◆ **Source material**:
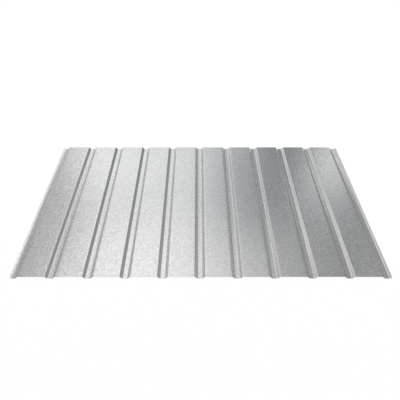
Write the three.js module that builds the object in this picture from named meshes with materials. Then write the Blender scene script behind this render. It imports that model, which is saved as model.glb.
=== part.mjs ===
// A roll-formed steel sheet with ribs of trapezoid section, for walls, fences and roofs.
// It is one flat strip of galvanised steel, bent into wide crowns and narrow pans that sloping
// flanks join, and shorn square at both ends. Millimetres, +Z up: the sheet's width is along X,
// its ribs run along Y, and it lies with the undersides of its pans on Z = 0.

import * as THREE from 'three';

// Driving dimensions. The widths of a section's flats are between the sharp corners of its
// middle line, which the bends then round off.
const SHEET_LENGTH = 700; // along the ribs
const SHEET_THICKNESS = 0.5;
const RIB_COUNT = 10;
const RIB_HEIGHT = 8; // from a pan to a crown, each taken at its underside
const CROWN_WIDTH = 83;
const PAN_WIDTH = 16;
const FLANK_RUN = 8; // how far a flank goes sideways as it climbs one rib height
const CROWN_BEND_RADIUS = 2.5; // inside the bends along a crown
const PAN_BEND_RADIUS = 5; // inside the bends along a pan
const OVERLAP_WIDTH = 12; // flat strip near the -X edge, which covers the next sheet's last pan
const LIFTED_EDGE_WIDTH = 7; // outside that strip, lifted clear so that it slides over the next
const LIFTED_EDGE_RISE = 1.2;
const UNDERLAP_RISE = 5.5; // part of a flank that ends the sheet at +X, under the next one's flank

// Each bend has twice this many facets.
const BEND_DETAIL = 3;

const RIB_PITCH = CROWN_WIDTH + PAN_WIDTH + 2 * FLANK_RUN;
const HALF_THICKNESS = SHEET_THICKNESS / 2;

const ABOVE = 1;
const BELOW = -1;

const galvanisedSteel = new THREE.MeshStandardMaterial({
  name: 'galvanised_steel',
  color: 0xc6cacc,
  roughness: 0.35,
  metalness: 0.9,
});

// Sharp corners of the section's middle line, from the -X edge to the +X edge, each with the
// radius inside the bend that rounds it.
function sectionCorners() {
  const corner = (x, y, radius = 0) => ({ at: new THREE.Vector2(x, y), radius });
  const corners = [
    corner(-LIFTED_EDGE_WIDTH, LIFTED_EDGE_RISE),
    corner(0, 0, PAN_BEND_RADIUS),
  ];
  let foot = OVERLAP_WIDTH; // where the next flank starts to climb
  for (let rib = 0; rib < RIB_COUNT; rib += 1) {
    const crownStart = foot + FLANK_RUN;
    const crownEnd = crownStart + CROWN_WIDTH;
    corners.push(
      corner(foot, 0, PAN_BEND_RADIUS),
      corner(crownStart, RIB_HEIGHT, CROWN_BEND_RADIUS),
      corner(crownEnd, RIB_HEIGHT, CROWN_BEND_RADIUS),
      corner(crownEnd + FLANK_RUN, 0, PAN_BEND_RADIUS),
    );
    foot += RIB_PITCH;
  }
  const underlapRun = (FLANK_RUN * UNDERLAP_RISE) / RIB_HEIGHT;
  corners.push(corner(foot, 0, PAN_BEND_RADIUS), corner(foot + underlapRun, UNDERLAP_RISE));
  return corners;
}

// The bend that rounds one corner: an arc of the middle line, whose turn is 1 to the left and -1
// to the right, going to +X.
function bendAt(before, { at, radius }, after) {
  const into = at.clone().sub(before.at).normalize();
  const outOf = after.at.clone().sub(at).normalize();
  const turn = Math.sign(into.cross(outOf));
  const angle = Math.acos(into.dot(outOf));
  const middleRadius = radius + HALF_THICKNESS;
  const setback = middleRadius * Math.tan(angle / 2);
  const inward = new THREE.Vector2(-into.y, into.x).multiplyScalar(turn);
  const centre = at
    .clone()
    .addScaledVector(into, -setback)
    .addScaledVector(inward, middleRadius);
  const start = Math.atan2(-inward.y, -inward.x);
  const radiusOn = (side) => middleRadius - turn * side * HALF_THICKNESS;
  return { centre, turn, start, end: start + turn * angle, radiusOn };
}

// The two corners of the metal where the section ends at a point of its middle line.
function shornEdge(end, neighbour, outward) {
  const along = end.clone().sub(neighbour).normalize().multiplyScalar(outward);
  const up = new THREE.Vector2(-along.y, along.x);
  return {
    top: end.clone().addScaledVector(up, HALF_THICKNESS),
    under: end.clone().addScaledVector(up, -HALF_THICKNESS),
  };
}

// The section's closed outline: over the top face to +X, and back along the underside.
function sectionOutline() {
  const corners = sectionCorners();
  const bends = corners
    .slice(1, -1)
    .map((corner, index) => bendAt(corners[index], corner, corners[index + 2]));
  const left = shornEdge(corners[0].at, corners[1].at, -1);
  const right = shornEdge(corners.at(-1).at, corners.at(-2).at, 1);

  const outline = new THREE.Shape();
  outline.moveTo(left.under.x, left.under.y);
  outline.lineTo(left.top.x, left.top.y);
  for (const { centre, turn, start, end, radiusOn } of bends) {
    outline.absarc(centre.x, centre.y, radiusOn(ABOVE), start, end, turn < 0);
  }
  outline.lineTo(right.top.x, right.top.y);
  outline.lineTo(right.under.x, right.under.y);
  for (const { centre, turn, start, end, radiusOn } of bends.toReversed()) {
    outline.absarc(centre.x, centre.y, radiusOn(BELOW), end, start, turn > 0);
  }
  outline.closePath();
  return outline;
}

// The section drawn out along the ribs, then laid flat: its width centred on X, its length on Y
// and the undersides of its pans on Z = 0.
function profiledSheet() {
  const geometry = new THREE.ExtrudeGeometry(sectionOutline(), {
    depth: SHEET_LENGTH,
    bevelEnabled: false,
    curveSegments: BEND_DETAIL,
  });
  geometry.rotateX(Math.PI / 2);
  geometry.computeBoundingBox();
  const { min, max } = geometry.boundingBox;
  geometry.translate(-(min.x + max.x) / 2, -(min.y + max.y) / 2, -min.z);
  const sheet = new THREE.Mesh(geometry, galvanisedSteel);
  sheet.name = 'profiled_sheet';
  return sheet;
}

const model = new THREE.Group();
model.add(profiledSheet());

export default model;
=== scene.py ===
"""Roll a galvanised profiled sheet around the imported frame, and light it in a plain studio."""

import math
from dataclasses import dataclass

import bmesh
import bpy
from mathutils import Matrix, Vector


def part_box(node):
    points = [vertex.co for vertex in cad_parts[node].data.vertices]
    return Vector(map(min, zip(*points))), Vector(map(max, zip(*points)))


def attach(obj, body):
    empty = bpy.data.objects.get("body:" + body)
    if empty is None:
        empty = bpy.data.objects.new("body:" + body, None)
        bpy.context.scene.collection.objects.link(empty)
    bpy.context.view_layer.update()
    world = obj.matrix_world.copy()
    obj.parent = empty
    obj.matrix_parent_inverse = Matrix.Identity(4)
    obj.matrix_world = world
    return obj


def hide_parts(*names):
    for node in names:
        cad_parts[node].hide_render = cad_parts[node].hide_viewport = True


bl_info = {
    "name": "Profiled Metal Sheet",
    "version": (1, 0, 0),
    "blender": (4, 5, 0),
    "location": "View3D > Sidebar > Profiled Sheet",
    "description": "Rolls a galvanised sheet of trapezoid section and sets a studio around it",
    "category": "Add Mesh",
}

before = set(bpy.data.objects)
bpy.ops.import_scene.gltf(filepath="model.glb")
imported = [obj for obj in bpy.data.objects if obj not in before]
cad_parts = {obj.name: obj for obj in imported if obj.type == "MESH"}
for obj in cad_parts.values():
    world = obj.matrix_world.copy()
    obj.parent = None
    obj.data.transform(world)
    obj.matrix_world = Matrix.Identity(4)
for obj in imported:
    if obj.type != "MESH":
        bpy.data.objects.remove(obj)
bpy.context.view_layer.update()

SHEET_NODE = "profiled_sheet"
SHEET_LOW, SHEET_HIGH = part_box(SHEET_NODE)

MM = 0.001  # all lengths are in metres
STRIP_THICKNESS = 0.5 * MM


def linear(hex_colour):
    """Turn a colour written as an sRGB hex value into linear red, green and blue."""
    shares = [(hex_colour >> shift & 0xFF) / 255 for shift in (16, 8, 0)]
    return tuple(s / 12.92 if s <= 0.04045 else ((s + 0.055) / 1.055) ** 2.4 for s in shares)


# ---------------------------------------------------------------------------------------------
# Sizes and colours that a user would change
# ---------------------------------------------------------------------------------------------


def length(name, description, default):
    """A length that a user may change."""
    return bpy.props.FloatProperty(
        name=name, description=description, default=default, min=0.0, precision=4, unit="LENGTH"
    )


def colour(name, description, hex_colour):
    """A colour that a user may change."""
    return bpy.props.FloatVectorProperty(
        name=name,
        description=description,
        default=linear(hex_colour),
        min=0.0,
        max=1.0,
        subtype="COLOR",
    )


def share(name, description, default):
    """A number from 0 to 1 that a user may change."""
    return bpy.props.FloatProperty(
        name=name, description=description, default=default, min=0.0, max=1.0, subtype="FACTOR"
    )


def degrees(name, description, default):
    """An angle that a user may change, whose default is given in degrees."""
    return bpy.props.FloatProperty(
        name=name, description=description, default=math.radians(default), subtype="ANGLE"
    )


class SectionSettings(bpy.types.PropertyGroup):
    """The rolled section. Widths of flats are between the sharp corners of its middle line."""

    rib_count: bpy.props.IntProperty(
        name="Ribs", description="Number of crowns across the sheet", default=10, min=1
    )
    rib_height: length(
        "Rib height",
        "From a pan to a crown, each taken at its underside",
        SHEET_HIGH.z - SHEET_LOW.z - STRIP_THICKNESS,
    )
    sheet_length: length("Sheet length", "Along the ribs", SHEET_HIGH.y - SHEET_LOW.y)
    thickness: length("Thickness", "Of the steel strip", STRIP_THICKNESS)
    crown_width: length("Crown width", "Flat top of a rib", 83 * MM)
    pan_width: length("Pan width", "Flat between two ribs", 16 * MM)
    flank_run: length("Flank run", "How far a flank goes sideways as it climbs", 8 * MM)
    crown_bend_radius: length("Crown bend", "Inside radius of the bends along a crown", 2.5 * MM)
    pan_bend_radius: length("Pan bend", "Inside radius of the bends along a pan", 5 * MM)
    overlap_width: length("Overlap strip", "Flat that covers the next sheet's pan", 12 * MM)
    lifted_edge_width: length("Lifted edge", "Outside the overlap strip", 7 * MM)
    lifted_edge_rise: length("Edge rise", "Of the lifted edge's outer side", 1.2 * MM)
    underlap_rise: length("Underlap rise", "Of the part flank that ends the sheet", 5.5 * MM)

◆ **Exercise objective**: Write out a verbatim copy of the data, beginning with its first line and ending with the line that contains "import * as THREE from 'three';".

◆ **Answer to this problem**:
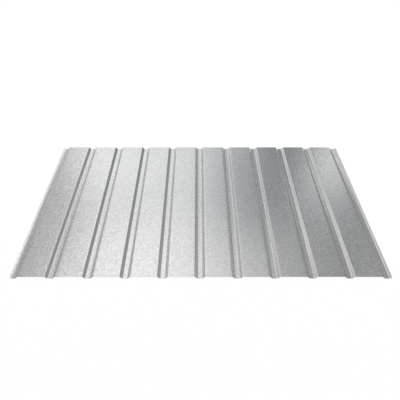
Write the three.js module that builds the object in this picture from named meshes with materials. Then write the Blender scene script behind this render. It imports that model, which is saved as model.glb.
=== part.mjs ===
// A roll-formed steel sheet with ribs of trapezoid section, for walls, fences and roofs.
// It is one flat strip of galvanised steel, bent into wide crowns and narrow pans that sloping
// flanks join, and shorn square at both ends. Millimetres, +Z up: the sheet's width is along X,
// its ribs run along Y, and it lies with the undersides of its pans on Z = 0.

import * as THREE from 'three';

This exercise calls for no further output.